-- start DATA SECTION --
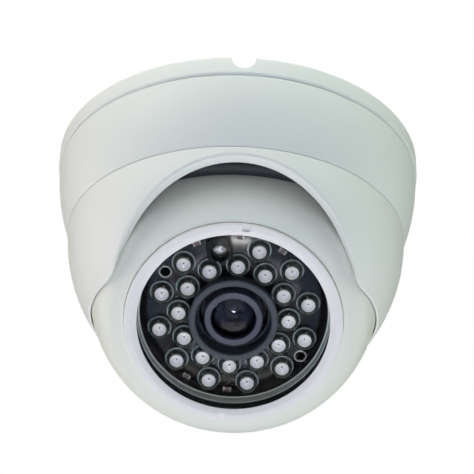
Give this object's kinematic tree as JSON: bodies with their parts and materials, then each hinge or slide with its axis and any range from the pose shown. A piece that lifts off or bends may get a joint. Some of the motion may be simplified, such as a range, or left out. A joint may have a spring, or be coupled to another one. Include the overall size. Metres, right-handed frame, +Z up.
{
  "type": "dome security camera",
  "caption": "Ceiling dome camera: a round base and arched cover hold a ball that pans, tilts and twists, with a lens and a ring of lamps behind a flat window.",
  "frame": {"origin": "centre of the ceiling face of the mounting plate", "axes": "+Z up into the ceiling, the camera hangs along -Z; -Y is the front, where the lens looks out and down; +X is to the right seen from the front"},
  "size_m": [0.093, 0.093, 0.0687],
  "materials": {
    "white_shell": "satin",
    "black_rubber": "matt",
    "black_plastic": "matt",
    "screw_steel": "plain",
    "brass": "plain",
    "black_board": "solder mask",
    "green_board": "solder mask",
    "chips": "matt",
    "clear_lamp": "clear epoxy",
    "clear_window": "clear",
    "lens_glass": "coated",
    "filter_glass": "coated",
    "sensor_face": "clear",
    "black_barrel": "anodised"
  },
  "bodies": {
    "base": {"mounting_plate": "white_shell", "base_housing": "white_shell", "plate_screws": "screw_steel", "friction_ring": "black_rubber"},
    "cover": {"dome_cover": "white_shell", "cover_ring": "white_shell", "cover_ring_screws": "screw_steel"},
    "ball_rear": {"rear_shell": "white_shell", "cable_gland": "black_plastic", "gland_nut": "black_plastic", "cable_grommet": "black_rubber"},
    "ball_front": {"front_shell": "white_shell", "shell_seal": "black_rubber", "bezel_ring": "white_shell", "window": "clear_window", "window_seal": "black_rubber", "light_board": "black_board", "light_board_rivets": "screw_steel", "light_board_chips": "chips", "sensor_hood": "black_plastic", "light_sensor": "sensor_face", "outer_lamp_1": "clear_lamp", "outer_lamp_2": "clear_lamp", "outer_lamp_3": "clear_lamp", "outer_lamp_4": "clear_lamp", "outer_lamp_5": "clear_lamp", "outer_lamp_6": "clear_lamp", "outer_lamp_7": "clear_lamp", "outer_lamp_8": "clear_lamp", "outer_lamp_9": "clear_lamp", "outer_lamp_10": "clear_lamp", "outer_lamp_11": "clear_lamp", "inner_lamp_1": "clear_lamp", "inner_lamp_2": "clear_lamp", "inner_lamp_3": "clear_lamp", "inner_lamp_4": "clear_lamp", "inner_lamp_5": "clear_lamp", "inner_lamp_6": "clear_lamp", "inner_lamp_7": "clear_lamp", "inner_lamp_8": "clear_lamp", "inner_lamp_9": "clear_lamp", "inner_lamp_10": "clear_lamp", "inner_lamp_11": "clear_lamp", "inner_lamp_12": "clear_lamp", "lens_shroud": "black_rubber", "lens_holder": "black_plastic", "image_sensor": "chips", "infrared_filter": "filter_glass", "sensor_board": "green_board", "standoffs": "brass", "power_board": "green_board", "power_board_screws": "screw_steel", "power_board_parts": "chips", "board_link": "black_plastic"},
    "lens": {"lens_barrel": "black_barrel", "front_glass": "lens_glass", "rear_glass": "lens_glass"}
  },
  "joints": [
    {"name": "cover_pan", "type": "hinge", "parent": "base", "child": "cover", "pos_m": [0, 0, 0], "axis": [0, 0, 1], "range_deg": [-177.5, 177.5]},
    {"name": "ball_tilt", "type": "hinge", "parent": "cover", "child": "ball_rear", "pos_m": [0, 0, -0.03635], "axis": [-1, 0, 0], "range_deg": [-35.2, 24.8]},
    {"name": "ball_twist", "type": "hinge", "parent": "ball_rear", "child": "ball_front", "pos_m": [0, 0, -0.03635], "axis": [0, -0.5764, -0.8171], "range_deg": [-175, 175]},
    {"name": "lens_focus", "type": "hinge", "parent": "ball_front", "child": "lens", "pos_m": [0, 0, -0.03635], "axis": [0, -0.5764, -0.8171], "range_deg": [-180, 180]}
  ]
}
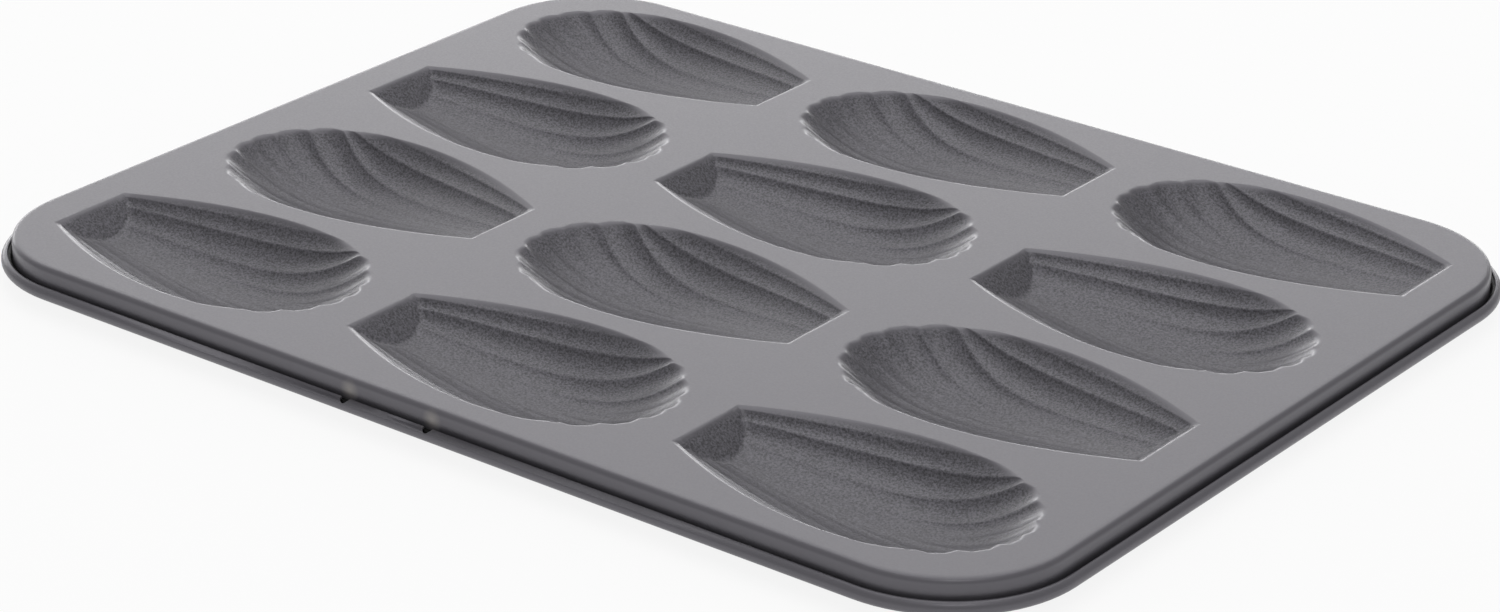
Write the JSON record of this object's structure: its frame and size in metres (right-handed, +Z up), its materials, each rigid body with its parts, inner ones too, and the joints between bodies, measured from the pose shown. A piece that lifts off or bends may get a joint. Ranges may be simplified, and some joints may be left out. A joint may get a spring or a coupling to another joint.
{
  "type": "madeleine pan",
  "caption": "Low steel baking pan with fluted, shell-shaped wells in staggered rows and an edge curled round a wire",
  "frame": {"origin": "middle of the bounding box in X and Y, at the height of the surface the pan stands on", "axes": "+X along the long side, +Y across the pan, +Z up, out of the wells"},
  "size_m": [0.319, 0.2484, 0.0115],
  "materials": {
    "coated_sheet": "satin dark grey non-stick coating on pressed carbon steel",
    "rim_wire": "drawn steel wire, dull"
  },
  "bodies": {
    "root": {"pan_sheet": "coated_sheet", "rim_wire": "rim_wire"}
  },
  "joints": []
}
-- end DATA SECTION --
THE REQUEST: Extract the full listing and reproduce each line exactly.

ANSWER BELOW:
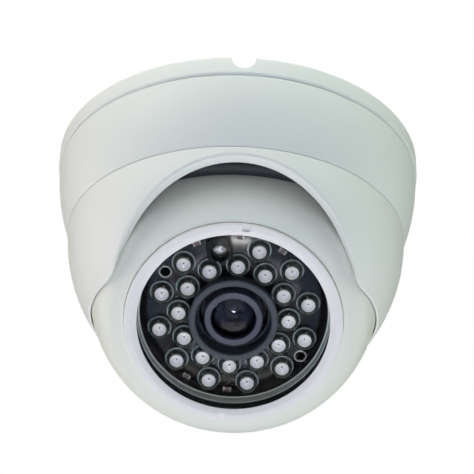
Give this object's kinematic tree as JSON: bodies with their parts and materials, then each hinge or slide with its axis and any range from the pose shown. A piece that lifts off or bends may get a joint. Some of the motion may be simplified, such as a range, or left out. A joint may have a spring, or be coupled to another one. Include the overall size. Metres, right-handed frame, +Z up.
{
  "type": "dome security camera",
  "caption": "Ceiling dome camera: a round base and arched cover hold a ball that pans, tilts and twists, with a lens and a ring of lamps behind a flat window.",
  "frame": {"origin": "centre of the ceiling face of the mounting plate", "axes": "+Z up into the ceiling, the camera hangs along -Z; -Y is the front, where the lens looks out and down; +X is to the right seen from the front"},
  "size_m": [0.093, 0.093, 0.0687],
  "materials": {
    "white_shell": "satin",
    "black_rubber": "matt",
    "black_plastic": "matt",
    "screw_steel": "plain",
    "brass": "plain",
    "black_board": "solder mask",
    "green_board": "solder mask",
    "chips": "matt",
    "clear_lamp": "clear epoxy",
    "clear_window": "clear",
    "lens_glass": "coated",
    "filter_glass": "coated",
    "sensor_face": "clear",
    "black_barrel": "anodised"
  },
  "bodies": {
    "base": {"mounting_plate": "white_shell", "base_housing": "white_shell", "plate_screws": "screw_steel", "friction_ring": "black_rubber"},
    "cover": {"dome_cover": "white_shell", "cover_ring": "white_shell", "cover_ring_screws": "screw_steel"},
    "ball_rear": {"rear_shell": "white_shell", "cable_gland": "black_plastic", "gland_nut": "black_plastic", "cable_grommet": "black_rubber"},
    "ball_front": {"front_shell": "white_shell", "shell_seal": "black_rubber", "bezel_ring": "white_shell", "window": "clear_window", "window_seal": "black_rubber", "light_board": "black_board", "light_board_rivets": "screw_steel", "light_board_chips": "chips", "sensor_hood": "black_plastic", "light_sensor": "sensor_face", "outer_lamp_1": "clear_lamp", "outer_lamp_2": "clear_lamp", "outer_lamp_3": "clear_lamp", "outer_lamp_4": "clear_lamp", "outer_lamp_5": "clear_lamp", "outer_lamp_6": "clear_lamp", "outer_lamp_7": "clear_lamp", "outer_lamp_8": "clear_lamp", "outer_lamp_9": "clear_lamp", "outer_lamp_10": "clear_lamp", "outer_lamp_11": "clear_lamp", "inner_lamp_1": "clear_lamp", "inner_lamp_2": "clear_lamp", "inner_lamp_3": "clear_lamp", "inner_lamp_4": "clear_lamp", "inner_lamp_5": "clear_lamp", "inner_lamp_6": "clear_lamp", "inner_lamp_7": "clear_lamp", "inner_lamp_8": "clear_lamp", "inner_lamp_9": "clear_lamp", "inner_lamp_10": "clear_lamp", "inner_lamp_11": "clear_lamp", "inner_lamp_12": "clear_lamp", "lens_shroud": "black_rubber", "lens_holder": "black_plastic", "image_sensor": "chips", "infrared_filter": "filter_glass", "sensor_board": "green_board", "standoffs": "brass", "power_board": "green_board", "power_board_screws": "screw_steel", "power_board_parts": "chips", "board_link": "black_plastic"},
    "lens": {"lens_barrel": "black_barrel", "front_glass": "lens_glass", "rear_glass": "lens_glass"}
  },
  "joints": [
    {"name": "cover_pan", "type": "hinge", "parent": "base", "child": "cover", "pos_m": [0, 0, 0], "axis": [0, 0, 1], "range_deg": [-177.5, 177.5]},
    {"name": "ball_tilt", "type": "hinge", "parent": "cover", "child": "ball_rear", "pos_m": [0, 0, -0.03635], "axis": [-1, 0, 0], "range_deg": [-35.2, 24.8]},
    {"name": "ball_twist", "type": "hinge", "parent": "ball_rear", "child": "ball_front", "pos_m": [0, 0, -0.03635], "axis": [0, -0.5764, -0.8171], "range_deg": [-175, 175]},
    {"name": "lens_focus", "type": "hinge", "parent": "ball_front", "child": "lens", "pos_m": [0, 0, -0.03635], "axis": [0, -0.5764, -0.8171], "range_deg": [-180, 180]}
  ]
}
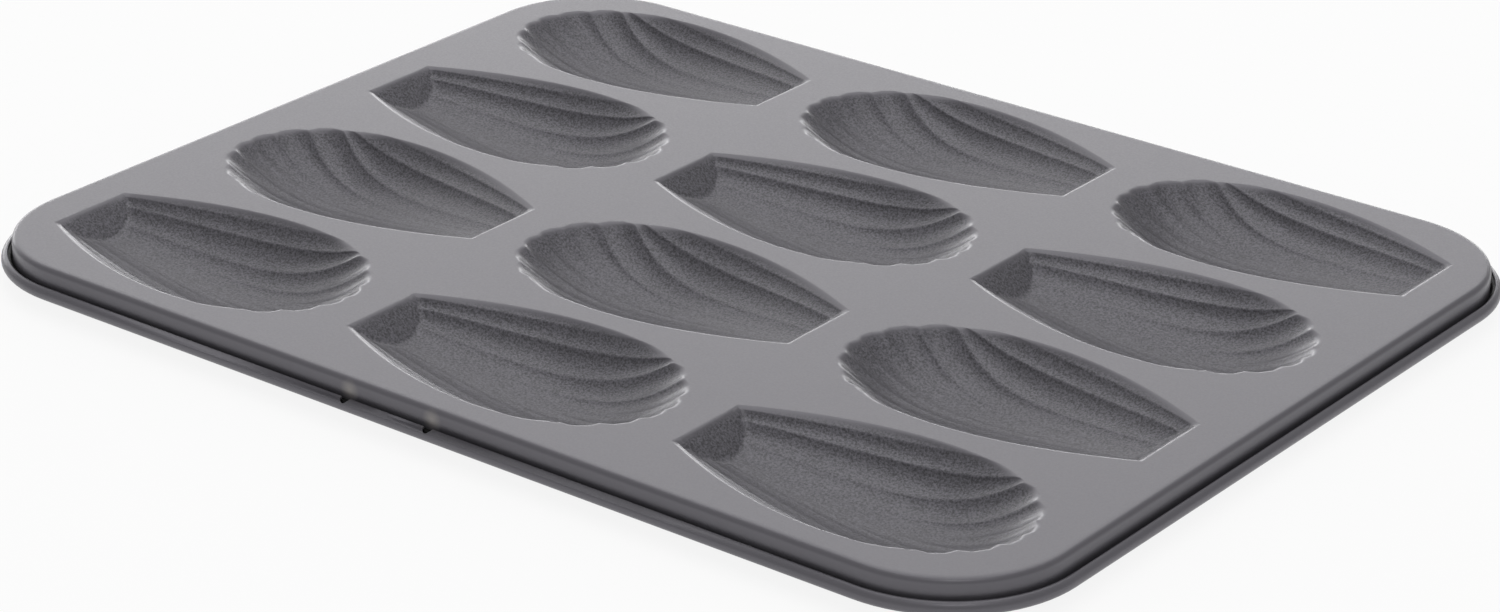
Write the JSON record of this object's structure: its frame and size in metres (right-handed, +Z up), its materials, each rigid body with its parts, inner ones too, and the joints between bodies, measured from the pose shown. A piece that lifts off or bends may get a joint. Ranges may be simplified, and some joints may be left out. A joint may get a spring or a coupling to another joint.
{
  "type": "madeleine pan",
  "caption": "Low steel baking pan with fluted, shell-shaped wells in staggered rows and an edge curled round a wire",
  "frame": {"origin": "middle of the bounding box in X and Y, at the height of the surface the pan stands on", "axes": "+X along the long side, +Y across the pan, +Z up, out of the wells"},
  "size_m": [0.319, 0.2484, 0.0115],
  "materials": {
    "coated_sheet": "satin dark grey non-stick coating on pressed carbon steel",
    "rim_wire": "drawn steel wire, dull"
  },
  "bodies": {
    "root": {"pan_sheet": "coated_sheet", "rim_wire": "rim_wire"}
  },
  "joints": []
}